* Begin Extracted records *

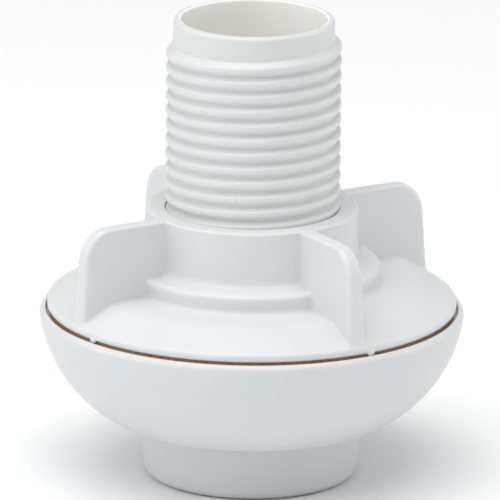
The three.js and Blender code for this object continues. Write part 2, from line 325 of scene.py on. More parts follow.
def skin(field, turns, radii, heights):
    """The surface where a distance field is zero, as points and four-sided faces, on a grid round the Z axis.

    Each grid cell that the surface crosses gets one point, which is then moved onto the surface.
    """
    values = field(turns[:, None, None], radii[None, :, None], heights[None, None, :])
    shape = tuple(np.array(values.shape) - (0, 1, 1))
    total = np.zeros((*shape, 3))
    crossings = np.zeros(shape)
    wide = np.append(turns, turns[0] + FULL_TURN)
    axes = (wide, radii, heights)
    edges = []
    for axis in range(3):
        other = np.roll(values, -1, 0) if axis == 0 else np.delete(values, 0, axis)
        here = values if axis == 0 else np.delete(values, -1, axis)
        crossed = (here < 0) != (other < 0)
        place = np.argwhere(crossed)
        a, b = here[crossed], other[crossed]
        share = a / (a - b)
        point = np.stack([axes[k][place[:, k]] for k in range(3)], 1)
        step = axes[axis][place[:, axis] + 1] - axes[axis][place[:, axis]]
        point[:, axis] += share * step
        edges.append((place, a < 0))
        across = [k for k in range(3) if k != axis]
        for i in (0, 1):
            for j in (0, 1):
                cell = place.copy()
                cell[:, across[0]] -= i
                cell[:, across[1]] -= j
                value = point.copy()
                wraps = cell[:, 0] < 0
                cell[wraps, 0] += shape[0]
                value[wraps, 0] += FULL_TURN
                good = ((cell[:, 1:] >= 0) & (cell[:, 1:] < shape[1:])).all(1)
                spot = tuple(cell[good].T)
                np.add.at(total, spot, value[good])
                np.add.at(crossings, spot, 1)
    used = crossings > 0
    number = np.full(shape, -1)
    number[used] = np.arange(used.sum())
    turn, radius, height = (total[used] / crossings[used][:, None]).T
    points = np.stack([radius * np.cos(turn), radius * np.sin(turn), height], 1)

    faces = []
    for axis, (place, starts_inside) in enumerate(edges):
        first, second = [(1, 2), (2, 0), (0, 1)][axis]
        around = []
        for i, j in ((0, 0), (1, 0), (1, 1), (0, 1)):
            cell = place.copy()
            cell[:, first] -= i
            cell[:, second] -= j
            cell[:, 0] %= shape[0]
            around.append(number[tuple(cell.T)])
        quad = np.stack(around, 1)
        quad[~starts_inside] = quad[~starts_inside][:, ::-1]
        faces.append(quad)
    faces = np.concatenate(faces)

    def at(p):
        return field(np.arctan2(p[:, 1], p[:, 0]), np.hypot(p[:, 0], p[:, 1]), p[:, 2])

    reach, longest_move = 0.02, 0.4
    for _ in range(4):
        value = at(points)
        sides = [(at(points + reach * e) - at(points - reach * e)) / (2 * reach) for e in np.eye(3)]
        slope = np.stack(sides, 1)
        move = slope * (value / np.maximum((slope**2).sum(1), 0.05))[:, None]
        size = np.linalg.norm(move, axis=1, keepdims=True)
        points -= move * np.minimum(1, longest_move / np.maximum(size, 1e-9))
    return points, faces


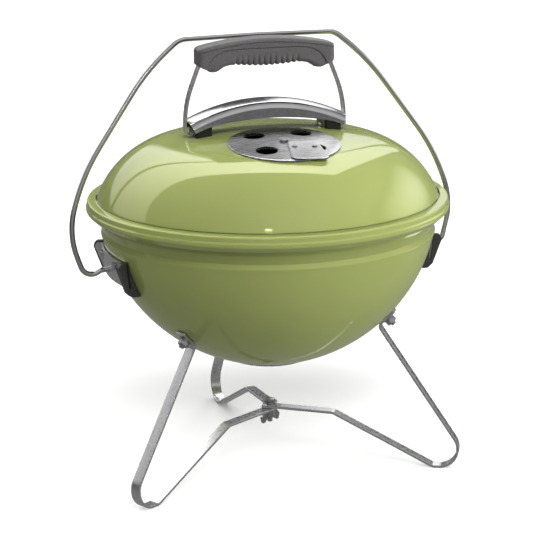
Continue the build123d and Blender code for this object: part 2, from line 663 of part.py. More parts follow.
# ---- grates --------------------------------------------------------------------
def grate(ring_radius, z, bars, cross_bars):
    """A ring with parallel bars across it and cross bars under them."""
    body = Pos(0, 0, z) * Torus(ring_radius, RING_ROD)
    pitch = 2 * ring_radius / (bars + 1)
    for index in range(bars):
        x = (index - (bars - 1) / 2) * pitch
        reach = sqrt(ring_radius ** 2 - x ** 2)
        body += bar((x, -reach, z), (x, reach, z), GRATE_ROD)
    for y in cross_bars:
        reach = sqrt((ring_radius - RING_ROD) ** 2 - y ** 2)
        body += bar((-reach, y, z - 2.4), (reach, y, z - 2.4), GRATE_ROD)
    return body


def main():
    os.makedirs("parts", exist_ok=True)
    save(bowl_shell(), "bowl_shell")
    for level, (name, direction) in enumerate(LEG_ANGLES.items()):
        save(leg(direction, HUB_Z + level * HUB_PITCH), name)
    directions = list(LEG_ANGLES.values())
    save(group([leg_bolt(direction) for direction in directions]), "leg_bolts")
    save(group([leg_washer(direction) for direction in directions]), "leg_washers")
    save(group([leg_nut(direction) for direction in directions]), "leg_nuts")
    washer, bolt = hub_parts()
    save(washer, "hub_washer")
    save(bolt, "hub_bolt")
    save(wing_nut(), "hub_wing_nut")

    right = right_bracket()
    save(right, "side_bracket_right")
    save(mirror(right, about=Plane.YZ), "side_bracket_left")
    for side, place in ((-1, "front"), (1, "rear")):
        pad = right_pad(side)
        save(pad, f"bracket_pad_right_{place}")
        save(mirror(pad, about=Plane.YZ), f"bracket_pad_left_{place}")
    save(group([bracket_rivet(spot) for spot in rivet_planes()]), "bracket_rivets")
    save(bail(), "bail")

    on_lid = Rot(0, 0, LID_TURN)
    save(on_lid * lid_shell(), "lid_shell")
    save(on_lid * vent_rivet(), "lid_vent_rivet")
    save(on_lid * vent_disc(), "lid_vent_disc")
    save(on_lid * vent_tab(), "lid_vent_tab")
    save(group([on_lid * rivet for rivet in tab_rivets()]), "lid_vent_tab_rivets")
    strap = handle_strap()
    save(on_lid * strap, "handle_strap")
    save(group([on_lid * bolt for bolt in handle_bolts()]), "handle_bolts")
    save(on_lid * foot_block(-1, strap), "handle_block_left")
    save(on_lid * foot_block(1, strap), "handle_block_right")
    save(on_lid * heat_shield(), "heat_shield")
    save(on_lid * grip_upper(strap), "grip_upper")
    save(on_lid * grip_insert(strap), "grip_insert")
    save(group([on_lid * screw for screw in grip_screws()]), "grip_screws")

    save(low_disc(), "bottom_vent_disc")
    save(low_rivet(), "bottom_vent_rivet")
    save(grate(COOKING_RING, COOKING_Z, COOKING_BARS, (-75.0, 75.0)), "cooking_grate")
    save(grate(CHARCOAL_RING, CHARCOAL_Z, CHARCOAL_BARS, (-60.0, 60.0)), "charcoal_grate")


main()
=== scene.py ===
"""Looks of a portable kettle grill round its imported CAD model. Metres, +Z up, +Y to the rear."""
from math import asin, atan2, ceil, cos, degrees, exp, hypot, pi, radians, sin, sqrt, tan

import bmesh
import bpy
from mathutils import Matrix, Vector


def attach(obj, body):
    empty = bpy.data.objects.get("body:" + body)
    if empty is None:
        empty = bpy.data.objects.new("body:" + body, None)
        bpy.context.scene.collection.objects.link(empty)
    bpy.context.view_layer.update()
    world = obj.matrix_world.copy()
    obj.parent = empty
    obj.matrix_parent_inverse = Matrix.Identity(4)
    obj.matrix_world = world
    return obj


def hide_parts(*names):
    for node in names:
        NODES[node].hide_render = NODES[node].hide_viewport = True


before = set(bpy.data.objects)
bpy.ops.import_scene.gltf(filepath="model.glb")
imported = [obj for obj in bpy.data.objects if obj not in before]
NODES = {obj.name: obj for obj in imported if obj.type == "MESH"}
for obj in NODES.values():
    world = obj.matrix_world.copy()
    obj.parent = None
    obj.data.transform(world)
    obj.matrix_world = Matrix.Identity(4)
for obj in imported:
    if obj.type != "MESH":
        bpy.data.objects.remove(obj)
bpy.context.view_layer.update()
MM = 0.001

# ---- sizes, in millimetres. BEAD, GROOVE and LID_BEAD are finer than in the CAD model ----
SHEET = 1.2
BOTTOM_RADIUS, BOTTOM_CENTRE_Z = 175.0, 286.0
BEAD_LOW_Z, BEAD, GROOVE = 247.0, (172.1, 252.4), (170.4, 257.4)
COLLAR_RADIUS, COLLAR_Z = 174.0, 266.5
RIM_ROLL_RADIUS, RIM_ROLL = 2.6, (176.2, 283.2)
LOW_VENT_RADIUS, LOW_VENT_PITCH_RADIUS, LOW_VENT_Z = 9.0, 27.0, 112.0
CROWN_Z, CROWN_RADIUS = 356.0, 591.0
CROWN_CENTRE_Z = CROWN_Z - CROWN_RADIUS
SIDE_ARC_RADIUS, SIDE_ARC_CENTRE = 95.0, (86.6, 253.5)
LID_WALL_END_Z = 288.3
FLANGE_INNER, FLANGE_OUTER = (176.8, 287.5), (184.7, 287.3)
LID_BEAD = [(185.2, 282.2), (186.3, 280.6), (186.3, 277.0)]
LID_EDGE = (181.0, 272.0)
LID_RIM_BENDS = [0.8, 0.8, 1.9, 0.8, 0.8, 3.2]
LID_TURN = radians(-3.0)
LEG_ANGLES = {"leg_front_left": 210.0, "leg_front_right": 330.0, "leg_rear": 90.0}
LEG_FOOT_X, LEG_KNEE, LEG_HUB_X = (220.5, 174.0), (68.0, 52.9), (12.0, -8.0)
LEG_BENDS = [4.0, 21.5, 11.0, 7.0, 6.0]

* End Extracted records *

▶ _Short exercise_:
Only the lines from the one containing "save(group([on_lid * screw" to the one containing "from math import" are to be printed, both ends included, exactly as written.

▶ _Expected answer_:
    save(group([on_lid * screw for screw in grip_screws()]), "grip_screws")

    save(low_disc(), "bottom_vent_disc")
    save(low_rivet(), "bottom_vent_rivet")
    save(grate(COOKING_RING, COOKING_Z, COOKING_BARS, (-75.0, 75.0)), "cooking_grate")
    save(grate(CHARCOAL_RING, CHARCOAL_Z, CHARCOAL_BARS, (-60.0, 60.0)), "charcoal_grate")


main()
=== scene.py ===
"""Looks of a portable kettle grill round its imported CAD model. Metres, +Z up, +Y to the rear."""
from math import asin, atan2, ceil, cos, degrees, exp, hypot, pi, radians, sin, sqrt, tan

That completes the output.